I think at it’s most basic, a webring platform would need to have some kind of central authority; the CSS-Tricks article uses a basic fetch to get a JSON file hosted at GitHub, but then declines to add the code to the concept that would make it work, but in theory, that would work. It provides transparency and a way for people In The Know to add their sites to the ring. However, as Tipa mentioned in my previous article, knowing when a site goes offline would be difficult; not impossible, but difficult, and would be core to the operation of a successful platform.
In that case, I’d stump for a central server. Something simple using Node or Deno and maybe adding Redis or Mongo or some NoSQL platform to back it. Then we’re talking about being able to containerize it for distribution. The server could offer it’s own UI to allow people to self-register their site, and the server could occasionally so “some kind of check” on the remote site to ensure that it’s still responding (Mastodon allows for the use of a meta tag in a site’s header to “verify” a user via some publicly available presence, and that might also work here).
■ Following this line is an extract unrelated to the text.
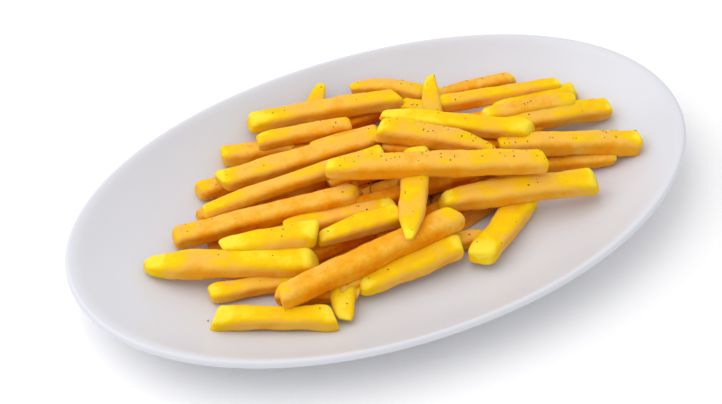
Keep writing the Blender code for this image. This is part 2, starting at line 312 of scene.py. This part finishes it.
TOP_FRIES = (
    (-23, -32, 21.5, 5, 1, 84, 10.8, 9.6, 0.66, 0.9, 1, 0),
    (6, -13, 28, -120, 2, 53, 12, 7, 0.2, 1, 0.28, 0),
    (77.5, 14, 24, -7, -5, 45, 9, 8, 0.5, 0.8, 0.95, 1.5),
    (42.5, 18, 26.5, -34, 0, 66, 8.8, 7.5, 0.15, 0.45, 1, 0),
    (35.5, 38, 21, -40, 0, 18, 8, 7, 0.4, 0.8, 1, 0),
    (41.5, 39, 23.5, -113, -17, 24, 9.5, 7, 0.4, 0.4, 1, 0),
    (84, -10, 21, -21, -3, 62, 9.6, 9, 0.45, 0.75, 1.15, 0),
    (29, 10, 29.5, -35, -5, 52, 10.3, 8.5, 0.4, 1.05, 0.4, 0.8),
    (20.5, -6, 32.5, -21, -2, 93, 10.4, 8.8, 0.4, 0.8, 0.85, 0),
)
UNDER_SEED, OUTER_SEED = 5, 8   # what the small random differences between fries start from
END_FLAT = 0.62                 # share of the girth that an end's flat face takes
TAPER_RUN = 20 * MM             # length over which a fry thins or thickens towards an end
CUT_RUN = 5 * MM                # length over which an end's slanting cut fades away
AROUND = 36
INNER_RINGS = 44
ROUND_STEPS = 6


def ring_places(length, first_round, last_round):
    """Distance of every ring from the fry's nearer end, its signed place along it, and its girth.

    An end starts with two rings on its flat face, then a quarter circle rounds it to full girth.
    """
    quarter = np.linspace(0.0, math.pi / 2, ROUND_STEPS)
    bend_depth = np.concatenate([[0.0, 0.0], 1 - np.cos(quarter)])
    end_girth = np.concatenate([[0.25, 0.48], END_FLAT + (1 - END_FLAT) * np.sin(quarter)])
    inner = np.linspace(0.0, 1.0, INNER_RINGS + 2)[None, 1:-1]
    start = first_round * bend_depth
    finish = length - last_round * bend_depth[::-1]
    middle = first_round + inner * (length - first_round - last_round)
    depth = np.concatenate([start, middle, finish], 1)
    girth = np.concatenate([end_girth, np.ones(INNER_RINGS), end_girth[::-1]])
    return depth, np.repeat(girth[None, :], len(length), 0)


def fry_rings(rows, seed):
    """Rings of every fry at once, as an array of fry, ring, point round the ring and coordinate.

    A section is the superellipse |y|^n + |z|^n = 1 with a ripple of sine waves.  It grows or shrinks
    towards the ends, twists and bows along the length, and slants where the end was cut.
    """
    draw = np.random.default_rng(seed)
    rows = np.array(rows, float)
    count = len(rows)

    def vary(low, high):
        return draw.uniform(low, high, count)[:, None]

    middle = rows[:, :3] * MM
    turn, tilt = np.radians(rows[:, 3]), np.radians(rows[:, 4])
    length, width, thickness = (rows[:, column, None] * MM for column in (5, 6, 7))
    depth, girth = ring_places(length, vary(1.8, 4.4) * MM, vary(1.8, 4.4) * MM)
    place = depth - length / 2
    share = depth / length
    for end, near in ((rows[:, 9:10], depth), (rows[:, 10:11], length - depth)):
        way = np.clip(1.0 - near / TAPER_RUN, 0.0, 1.0)
        girth = girth * (1.0 - (1.0 - end) * way ** 1.6)

    angle = np.linspace(0.0, 2 * math.pi, AROUND, endpoint=False)[None, None, :]
    twist = np.radians(vary(-14, 14) * (share - 0.5) + vary(-8, 8))
    cosine, sine = np.cos(angle), np.sin(angle)
    power = vary(2.7, 4.4)[:, :, None]
    reach = (np.abs(cosine) ** power + np.abs(sine) ** power) ** (-1.0 / power)
    ripple = 1.0 - 0.030 * vary(0.2, 1.6)[:, :, None] * np.cos(2 * angle) ** 4
    for lobes, wave, size in ((0, 34, 0.024), (1, 26, 0.030), (2, 19, 0.020), (3, 11, 0.011),
                              (4, 7.5, 0.009), (5, 5.2, 0.007), (6, 3.4, 0.005)):
        stretch = vary(0.75, 1.3)
        phase = 2 * math.pi * (place / (wave * MM * stretch) + vary(0, 1))
        ripple = ripple + size * np.sin(phase[:, :, None] + lobes * angle + vary(0, 6.28)[:, :, None])
    side = reach * ripple * cosine * girth[:, :, None] * width[:, None] / 2
    rise = reach * ripple * sine * girth[:, :, None] * thickness[:, None] / 2
    turned_side = side * np.cos(twist)[:, :, None] - rise * np.sin(twist)[:, :, None]
    turned_rise = side * np.sin(twist)[:, :, None] + rise * np.cos(twist)[:, :, None]
    arch = 0.6 - 4.0 * (share - 0.5) ** 2
    turned_side = turned_side + (arch * (vary(-0.7, 0.7) * MM + rows[:, 11:] * MM))[:, :, None]
    turned_rise = turned_rise + (arch * vary(-0.5, 0.7) * MM)[:, :, None]
    slant_start = np.exp(-depth / CUT_RUN)[:, :, None]
    slant_end = np.exp(-(length - depth) / CUT_RUN)[:, :, None]
    lean = (vary(-0.5, 0.5)[:, :, None] * slant_start + vary(-0.5, 0.5)[:, :, None] * slant_end) * side
    lean = lean + vary(-0.45, 0.45)[:, :, None] * (slant_start - slant_end) * rise
    forward = place[:, :, None] + lean

    along = np.stack([np.cos(turn) * np.cos(tilt), np.sin(turn) * np.cos(tilt), np.sin(tilt)], -1)
    across = np.stack([-np.sin(turn), np.cos(turn), np.zeros(count)], -1)
    upward = np.cross(along, across)
    rings = middle[:, None, None, :] + forward[..., None] * along[:, None, None, :]
    rings = rings + turned_side[..., None] * across[:, None, None, :]
    rings = rings + turned_rise[..., None] * upward[:, None, None, :]
    nearer = np.minimum(depth, length - depth)
    return rings, nearer, angle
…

At this point it might be easier to host a “template” that users could pull down in real time — maybe by iframe for that old-school feel, maybe through web components or some other means — which would maintain the visual unity of the ring and make it easier for non-technical people to integrate their site into a ring.
I have a piss-poor track record with projects, so I know if I said I’d try this out I’d be shooting myself in the foot before I even load the gun but again…the Universe has put this thought in front of me multiple times, so should I ignore it? Or should I at least maybe consider attempting to entertain the possibility?